Data augmentation is by far the hardest piece of training a modern classifier. Congratulations on making it this far!

Optimizer Tuning

To achieve optimal performance, we need to use a learning rate schedule instead of a single learning rate. While we won't go into detail on the Cosine decay with warmup schedule used here, you can read more about it here.

def lr_warmup_cosine_decay(
    global_step,
    warmup_steps,
    hold=0,
    total_steps=0,
    start_lr=0.0,
    target_lr=1e-2,
):
    # Cosine decay
    learning_rate = (
        0.5
        * target_lr
        * (
            1
            + ops.cos(
                math.pi
                * ops.convert_to_tensor(
                    global_step - warmup_steps - hold, dtype="float32"
                )
                / ops.convert_to_tensor(
                    total_steps - warmup_steps - hold, dtype="float32"
                )
            )
        )
    )

    warmup_lr = target_lr * (global_step / warmup_steps)

    if hold > 0:
        learning_rate = ops.where(
            global_step > warmup_steps + hold, learning_rate, target_lr
        )

    learning_rate = ops.where(global_step < warmup_steps, warmup_lr, learning_rate)
    return learning_rate


class WarmUpCosineDecay(schedules.LearningRateSchedule):
    def __init__(self, warmup_steps, total_steps, hold, start_lr=0.0, target_lr=1e-2):
        super().__init__()
        self.start_lr = start_lr
        self.target_lr = target_lr
        self.warmup_steps = warmup_steps
        self.total_steps = total_steps
        self.hold = hold

    def __call__(self, step):
        lr = lr_warmup_cosine_decay(
            global_step=step,
            total_steps=self.total_steps,
            warmup_steps=self.warmup_steps,
            start_lr=self.start_lr,
            target_lr=self.target_lr,
            hold=self.hold,
        )
        return ops.where(step > self.total_steps, 0.0, lr)
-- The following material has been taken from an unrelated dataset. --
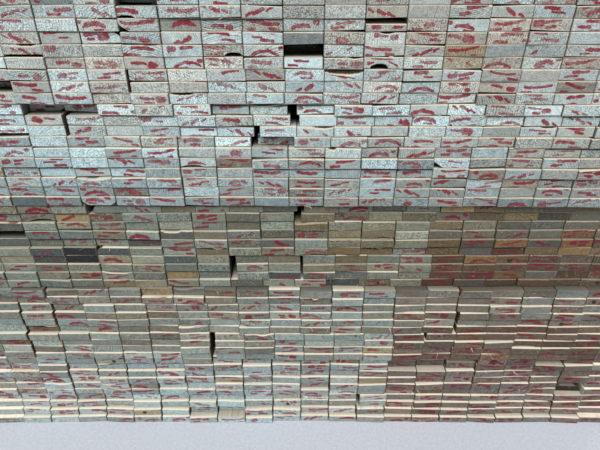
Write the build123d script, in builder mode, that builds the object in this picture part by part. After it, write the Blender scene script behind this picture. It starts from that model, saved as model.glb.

WarmUpCosineDecay schedule

The schedule looks a as we expect.

Next let's construct this optimizer:

total_images = 9000
total_steps = (total_images // BATCH_SIZE) * EPOCHS
warmup_steps = int(0.1 * total_steps)
hold_steps = int(0.45 * total_steps)
schedule = WarmUpCosineDecay(
    start_lr=0.05,
    target_lr=1e-2,
    warmup_steps=warmup_steps,
    total_steps=total_steps,
    hold=hold_steps,
)
optimizer = optimizers.SGD(
    weight_decay=5e-4,
    learning_rate=schedule,
    momentum=0.9,
)

At long last, we can now build our model and call fit()! Here, we directly instantiate our ResNetBackbone, specifying all architectural parameters, which gives us full control to tweak the architecture.
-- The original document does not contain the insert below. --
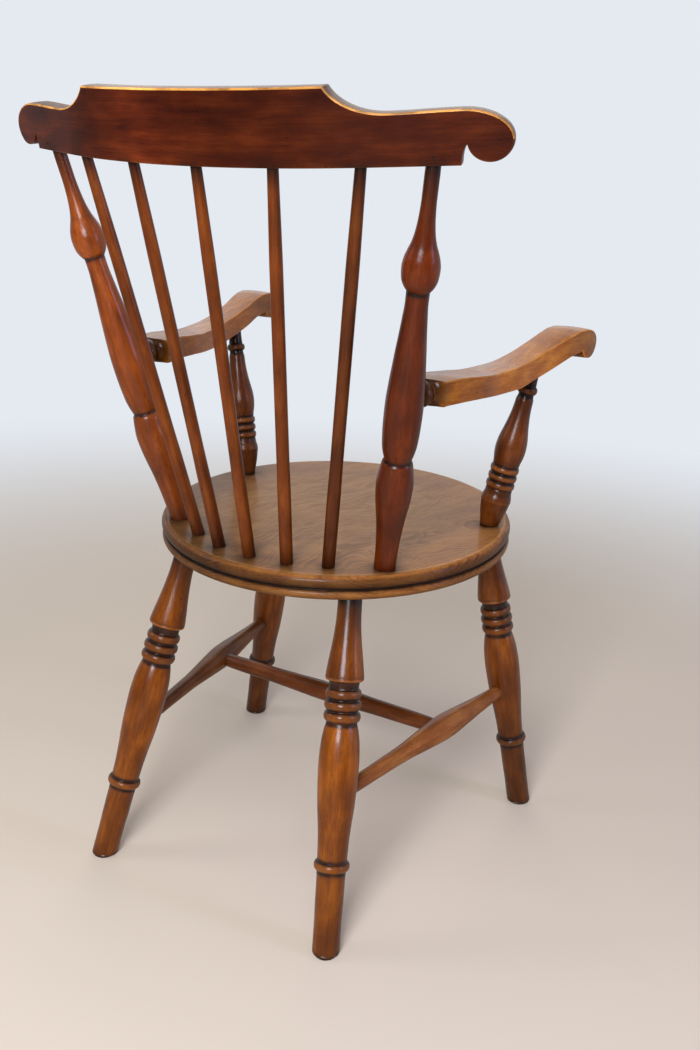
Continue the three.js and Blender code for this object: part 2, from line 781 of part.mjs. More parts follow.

backbone = keras_hub.models.ResNetBackbone(
    input_conv_filters=[64],
    input_conv_kernel_sizes=[7],
    stackwise_num_filters=[64, 64, 64],
    stackwise_num_blocks=[2, 2, 2],
    stackwise_num_strides=[1, 2, 2],
    block_type="basic_block",
)
model = keras.Sequential(
    [
        backbone,
        keras.layers.GlobalMaxPooling2D(),
        keras.layers.Dropout(rate=0.5),
        keras.layers.Dense(101, activation="softmax"),
    ]
)

We employ label smoothing to prevent the model from overfitting to artifacts of our augmentation process.
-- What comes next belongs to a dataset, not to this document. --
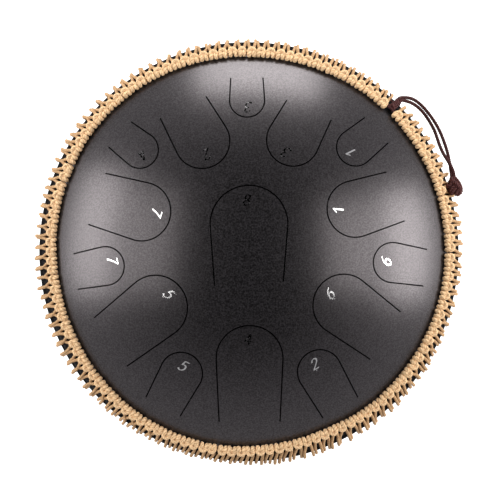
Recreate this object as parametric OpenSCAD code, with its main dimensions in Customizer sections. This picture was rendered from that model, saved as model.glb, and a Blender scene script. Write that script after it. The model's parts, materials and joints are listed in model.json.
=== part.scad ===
// Steel tongue drum: two domed steel shells welded at the rim, fifteen tongues slit into the
// upper one, three rubber feet, and a knotted rope edge held by a draw cord.
// +Z is up, the origin is on the floor under the drum's middle, +Y points to the top tongue.

/* [Shells] */
// Outer diameter of both steel shells at the rim
drum_d = 355.6; // [330:0.1:380]
// Height of each shell from the rim plane to its crown
shell_h = 80; // [72:0.5:90]
// Outer radius of the rounded rim between the dome and the rim plane
rim_r = 14; // [10:0.5:20]
// Thickness of the steel sheet
sheet_t = 1.8; // [1.2:0.1:2.5]
// Depth of the weld groove round the rim
weld_depth = 1.2; // [0.6:0.1:1.2]
// Diameter of the sound port in the lower shell
port_d = 84; // [60:1:100]

/* [Tongue lengths] */
// Width of the slit round each tongue
slit_w = 1.1; // [0.6:0.1:1.6]
// Length of the top tongue
top_l = 34.1; // [30:0.1:36]
// Length of the upper left wide tongue
upper_left_wide_l = 56.2; // [50:0.1:60]
// Length of the upper right wide tongue
upper_right_wide_l = 50.8; // [48:0.1:56]
// Length of the upper left narrow tongue
upper_left_narrow_l = 37.8; // [35:0.1:42]
// Length of the upper right narrow tongue
upper_right_narrow_l = 39.7; // [35:0.1:42]
// Length of the left wide tongue
left_wide_l = 64; // [56:0.1:68]
// Length of the right wide tongue
right_wide_l = 59.4; // [56:0.1:68]
// Length of the left narrow tongue
left_narrow_l = 42.5; // [38:0.1:48]
// Length of the right narrow tongue
right_narrow_l = 45.3; // [38:0.1:48]
// Length of the lower left wide tongue
lower_left_wide_l = 75.1; // [66:0.1:80]
// Length of the lower right wide tongue
lower_right_wide_l = 69.6; // [66:0.1:80]
// Length of the lower left narrow tongue
lower_left_narrow_l = 50.9; // [46:0.1:58]
// Length of the lower right narrow tongue
lower_right_narrow_l = 54.7; // [46:0.1:58]
// Length of the bottom tongue
bottom_l = 81.4; // [76:0.1:86]
// Length of the centre tongue
centre_l = 80.2; // [74:0.1:84]

/* [Tongue widths] */
// Width of the top tongue, the least of the narrow ones
narrow_w = 29; // [26:0.1:31]
// Width of the upper right wide tongue, the least of the wide ones
wide_w = 43.4; // [40:0.1:45]
// Width of the centre tongue
centre_w = 63.1; // [58:0.1:65]

/* [Rope edge] */
// Diameter of the rope that is knotted round the rim
rope_d = 2.4; // [2:0.1:3]
// Diameter of the draw cord inside both rows of knots
draw_cord_d = 2; // [1.6:0.1:2.4]
// Distance from the rim's outer edge in to the draw cord
row_inset = 9; // [7:0.5:12]
// Thickness of the lacing over the rim
lacing_t = 2.5; // [2:0.1:3]
// Opening between the two ends of the rope edge
gap_w = 9; // [8.6:0.1:12]
// Diameter of the sliding tie knot in that opening
tie_knot_d = 5.4; // [5:0.1:6]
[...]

loss = losses.CategoricalCrossentropy(label_smoothing=0.1)

Let's compile our model:

model.compile(
    loss=loss,
    optimizer=optimizer,
    metrics=[
        metrics.CategoricalAccuracy(),
        metrics.TopKCategoricalAccuracy(k=5),
    ],
)

and finally call fit().

model.fit(
    train_ds,
    epochs=EPOCHS,
    validation_data=eval_ds,
)

1/96 ━━━━━━━━━━━━━━━━━━━━ 11:13 7s/step - categorical_accuracy: 0.0000e+00 - loss: 12.2444 - top_k_categorical_accuracy: 0.0938



96/96 ━━━━━━━━━━━━━━━━━━━━ 38s 327ms/step - categorical_accuracy: 0.0089 - loss: 8.5603 - top_k_categorical_accuracy: 0.0593 - val_categorical_accuracy: 0.0092 - val_loss: 5.7528 - val_top_k_categorical_accuracy: 0.0761

<keras.src.callbacks.history.History at 0x7f5b2892d190>

Congratulations! You now know how to train a powerful image classifier from scratch using KerasHub. Depending on the availability of labeled data for your application, training from scratch may or may not be more powerful than using transfer learning in addition to the data augmentations discussed above. For smaller datasets, pretrained models generally produce high accuracy and faster convergence.


Conclusions

While image classification is perhaps the simplest problem in computer vision, the modern landscape has numerous complex components. Luckily, KerasHub offers robust, production-grade APIs to make assembling most of these components possible in one line of code. Through the use of KerasHub's ImageClassifier API, pretrained weights, and Keras' data augmentations you can assemble everything you need to train a powerful classifier in a few hundred lines of code!

As a follow up exercise, try fine tuning a KerasHub classifier on your own dataset!